Running malicious party code :
- Malicious code for different instances is put in the 'MaliciousParties' directory.
- Put one of the code in the main directory and run the go code.
Circuit Dependency
Fairswap entirely depends upon the circuit that is agreed between the parties.
The following circuit has been implemented.
Following are the global variables and functions that are circuit specific :
Sender
- setCircuitTuples : In this function, tuples namely gate index, inputs to a gate and the operation are initialized.
- Encode: This function calculates the gate output and encrypts the output.
Receiver
1.Extract: The function decrypts the encoded gate Outputs got from the receiver. The complaint is generated if the sender has given an invalid gate output.

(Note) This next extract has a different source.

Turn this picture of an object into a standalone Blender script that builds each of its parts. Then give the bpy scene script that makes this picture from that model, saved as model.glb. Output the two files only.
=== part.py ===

2.Operation: Workflow for each operation is coded in this function.
Global Variables
- noOfInputGates=8 //total number of input gates
- maxLinesToGate=2 //maximum number of inputs a gate can take
- totalNumberOfGates=16 //total number of gates in the entire circuit
- const totNumOfEncOutVecToMer=16 //total number of encrypted gate outputs(equals totalNumberOfGates)
To implement a circuit of your own, appropriate changes can be made in these functions.
Hash Function
Keccak256(Keccak256 in go and keccak256 in solidity) hash function is used. Since the solidity has an inbuilt keccak256 function it is preferred to use that and have Keccak256 for golang. Any other hash functions can also be used in place of keccak256.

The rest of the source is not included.